Per-Project Aggregate Daily Token Budget
Default: 10,000,000 tokens/day for the entire project
Redis key: tokens:{tenantId}:{projectId}:{YYYYMMDD} (UTC)
Config key: config:{projectId}:project_tokens_per_day
This is the total token budget across all end users of a project. If config:{projectId}:project_tokens_per_day is not in Redis, the plugin falls back to the default 10M. Same fail-open behavior as per-user budget for Redis errors.
Configuring Limits
Limits are stored as part of project settings. They take effect when you deploy your project.
Dashboard
Go to Projects → [your project] → Settings → Limits
Fields:
- Requests per minute — maps to
config:{pid}:rpm_limit - Tokens per day (per user) — maps to
config:{pid}:tokens_per_day - Tokens per month (per user) — maps to
config:{pid}:tokens_per_month
API
PUT /v1/projects/:projectId/settings
Authorization: Bearer <service-JWT>
Content-Type: application/json
{
"rpm_limit": 120,
"tokens_per_day": 500000
}Then deploy to push to Redis:
POST /v1/projects/:projectId/settings/deploy
Authorization: Bearer <service-JWT>Rate Limit Headers
Kong sets rate limit headers on every response (both allowed and rate-limited):
| Header | Value |
|---|---|
X-RateLimit-Limit | The project RPM limit |
X-RateLimit-Remaining | Requests remaining in the current minute window |
X-RateLimit-Reset | Seconds until the current 1-minute window resets |
Example response headers:
X-RateLimit-Limit: 60
X-RateLimit-Remaining: 47
X-RateLimit-Reset: 23
The reset value is 60 - current_second within the UTC minute (e.g., if you're at second 37, reset = 23).
When Rate Limited
A rate-limited request returns:
HTTP/1.1 429 Too Many Requests
X-RateLimit-Limit: 60
X-RateLimit-Remaining: 0
X-RateLimit-Reset: 12
{"message": "Rate limit exceeded"}For daily token budget exhaustion:
HTTP/1.1 429 Too Many Requests
{"message": "Daily token budget exceeded"}There is no Retry-After header currently. Use X-RateLimit-Reset to determine when to retry for RPM limits.
Kill Switches
Kill switches are separate from rate limits but checked by the same Kong plugin. They return 503 Service Temporarily Unavailable (not 429). Kill switches exist at three granularities:
| Scope | Redis key |
|---|---|
| Global | killswitch:global |
| Tenant | killswitch:tenant:{tenantId} |
| Project | killswitch:project:{projectId} |
A kill switch is active when the Redis key exists and its value is "1". Kill switches are checked before rate limits in the request flow.
Redis Key Summary
| Counter | Redis key | Window | TTL |
|---|---|---|---|
| Per-IP RPM | rpm:ip:{ip}:{YYYYMMDDHHMM} | 1 minute | 120s |
| Per-project RPM | rpm:{tid}:{pid}:{YYYYMMDDHHMM} | 1 minute | 120s |
| Per-user RPM | rpm:{pid}:{uid}:{YYYYMMDDHHMM} | 1 minute | 120s |
| Per-user daily tokens | tokens:{pid}:{uid}:{YYYYMMDD} | Calendar day (UTC) | ~25h |
| Per-user monthly tokens | tokens:{pid}:{uid}:{YYYYMM} | Calendar month (UTC) | ~33d |
| Per-project daily tokens | tokens:{tid}:{pid}:{YYYYMMDD} | Calendar day (UTC) | ~25h |
The RPM counter TTL is 120 seconds (2 minutes) to handle clock drift between Kong workers. The counter for a given minute window is still accurate within the minute because the INCR is atomic.

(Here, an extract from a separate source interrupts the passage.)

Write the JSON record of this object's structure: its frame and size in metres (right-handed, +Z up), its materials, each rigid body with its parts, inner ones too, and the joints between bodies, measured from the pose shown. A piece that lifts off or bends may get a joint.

Best Practices for Your Application
Use exponential backoff with jitter when you receive a 429:
async function callWithRetry(fn, maxRetries = 3) {
for (let attempt = 0; attempt < maxRetries; attempt++) {
try {
return await fn();
} catch (err) {
if (err.status === 429 && attempt < maxRetries - 1) {
const resetSeconds = parseInt(
err.headers?.["x-ratelimit-reset"] || "5",
10
);
const jitter = Math.random() * 1000;
await new Promise((r) => setTimeout(r, resetSeconds * 1000 + jitter));
} else {
throw err;
}
}
}
}Respect X-RateLimit-Remaining — if remaining is 0 or close to 0, pause before the next request without waiting for a 429.
Distribute end user requests — the per-user limit is 1/10th of the project limit. If you expect bursts from individual users, raise the project RPM limit to keep the per-user limit proportionally high.
Set realistic token budgets — the default 1M tokens/day per user is generous for interactive use. For cost control, lower this value and raise it per tier using the tier overrides system.
Use tier-based overrides — Behest supports project tiers (e.g., free, pro, enterprise), each with their own rpm_limit and tokens_per_day overrides. Configure tiers to give different users different limits within the same project without separate deployments.